I remember calling Rick Rubin up once and just bellyaching a little bit about how I can’t get it done. And he more or less laughed and gave me some of the best advice of my entire career. And I can’t tell you what it was, but it wasn’t months later, boom, I took all that advice and then some from other people that I love, and here I am now with the Dirty Little Rabbits. We’ve worked so hard for two years and now we have it. We have a full length of real music that we practiced for two years and toured. We toured with Stone Sour and we got really, really big in Omaha. We had the number one most requested song, “Hello.”
Before Dirty Little Rabbits you had another band, To My Surprise. What happened to that?
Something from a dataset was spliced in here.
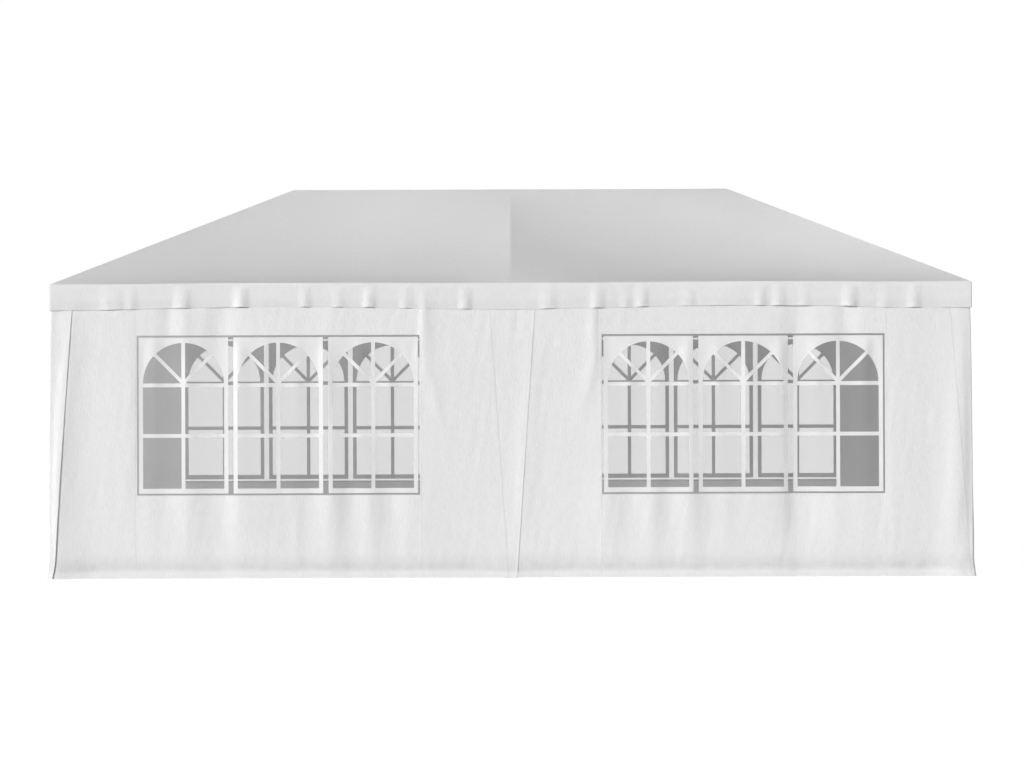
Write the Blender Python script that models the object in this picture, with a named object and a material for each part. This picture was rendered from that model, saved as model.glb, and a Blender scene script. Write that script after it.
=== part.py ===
"""Marquee tent, 6 m by 3 m: a tube frame under a hipped fabric cover, with hung walls.

Metres, +Z up. The origin is on the ground under the middle of the tent. X runs along the
long sides, and the front faces -Y. Left and right are as seen from the front.
"""

import math

import bmesh
import bpy
from mathutils import Matrix, Vector

# Size over the fabric
LENGTH = 6.0
WIDTH = 3.0
EAVE_HEIGHT = 1.915
RIDGE_HEIGHT = 2.60
VALANCE_DEPTH = 0.17

# Fabric sheets, and the clearance that touching pieces keep
CLOTH = 0.002
FILM = 0.001
GAP = 0.0003

# Walls: they hang inside the valance, behind the leg covers, and their hem spreads outward
COVER_INSET = 0.012
WALL_TOP = 1.90
HEM_BOTTOM = 0.002
HEM_SPREAD = 0.020
SPREAD_TOP = 0.14
SPREAD_ROWS = 4

# Leg covers: strips over the edges of the walls that narrow towards the ground
COVER_AT_TOP = 0.146
COVER_AT_FOOT = 0.027
CORNER_CHAMFER = 0.003

# Windows and zipped doors
WINDOW_WIDTH = 1.84
WINDOW_MIDDLE = 1.512
WINDOW_BOTTOM = 0.548
WINDOW_TOP = 1.575
DOOR_WIDTH = 1.50
DOOR_TOP = 1.80

# Steel tubes and the sleeves that join them
TUBE_RADIUS = 0.0125
SLEEVE_RADIUS = 0.0148
SLEEVE_REACH = 0.11
SLEEVE_OVERLAP = 0.002
SLEEVE_STEP = 0.0004
SLEEVE_TURN = 11.0
SOCKET_START = 0.040
SOCKET_CLEARANCE = 0.0004
MOUTH_OVERCUT = 0.011
TUBE_SIDES = 16

# Feet: the plate reaches inward from the leg, under the tent
PLATE_SIZE = 0.10
PLATE_THICK = 0.003
PLATE_OUTSIDE = 0.0155
PLATE_CORNER = 0.008
FOOT_SLEEVE_HEIGHT = 0.07

# Worked out from the sizes above
HALF_LENGTH = LENGTH / 2
HALF_WIDTH = WIDTH / 2
HALF_RIDGE = HALF_LENGTH - HALF_WIDTH
PITCH = (RIDGE_HEIGHT - EAVE_HEIGHT) / HALF_WIDTH
PITCH_COS = math.cos(math.atan(PITCH))
WALL_INSET = COVER_INSET + CLOTH + GAP
LEG_INSET = WALL_INSET + CLOTH + GAP + SLEEVE_RADIUS
LEG_X = HALF_LENGTH - LEG_INSET
LEG_Y = HALF_WIDTH - LEG_INSET
TUBE_DROP = (CLOTH + GAP + SLEEVE_RADIUS) / PITCH_COS
EAVE_TUBE_HEIGHT = EAVE_HEIGHT + PITCH * LEG_INSET - TUBE_DROP
RIDGE_TUBE_HEIGHT = RIDGE_HEIGHT - TUBE_DROP

# Turn about Z that brings a piece drawn for the front to each side
SIDE_TURN = {"front": 0.0, "right": 90.0, "back": 180.0, "left": 270.0}
CORNER_TURN = {"front_left": 0.0, "front_right": 90.0, "back_right": 180.0, "back_left": 270.0}


def clear_scene():
    """Remove every object that is already in the scene."""
    for thing in list(bpy.data.objects):
        bpy.data.objects.remove(thing, do_unlink=True)


def make_finish(name, colour, roughness, metallic=0.0, alpha=1.0):
    """Return a plain Principled BSDF material."""
    material = bpy.data.materials.new(name)
    material.use_nodes = True
    shader = material.node_tree.nodes["Principled BSDF"]
    shader.inputs["Base Color"].default_value = (*colour, 1.0)
    shader.inputs["Roughness"].default_value = roughness
    shader.inputs["Metallic"].default_value = metallic
    shader.inputs["Alpha"].default_value = alpha
    return material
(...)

[To My Surprise singer and guitarist] Brandon and I always knew from the moment we were making the record, we should never be in a band together. I would say Brandon was more at an age where he was ready to start his career, and in fairness to him, I was way overloaded with too much stuff. I was just getting out of the Iowa cycle and thrown into the Volume 3: The Subliminal Verses cycle. And he demanded we get our stuff figured out and, unfortunately, I couldn’t do it. I had to get my Slipknot stuff done for my family. I wanted it. It’s my life, and he didn’t want to wait around, and that was awesome. He made the right choice. Making a band that was going to tour was very hard. But since then, we’ve talked, and we’ll probably make music to make music, but not to do that band thing. It’s too hard for us. It wasn’t realistic to try and beat ourselves over the head to get something that was gonna go tour in the timeframe we could do it and Slipknot made it impossible. That was one of my favorite records and one of my greatest achievements. We recorded that record with [producer] Rick [Rubin] before Volume 3, and it’s a great record. It’s my life. All that feeling coming off the Iowa cycle. All that pain and that pain and all that hope and that sadness and, boom, right into To My Surprise. So that’s there and it’s good that it didn’t tour. It needed to represent what it did. But that’s the past. Now it’s all about the Rabbits.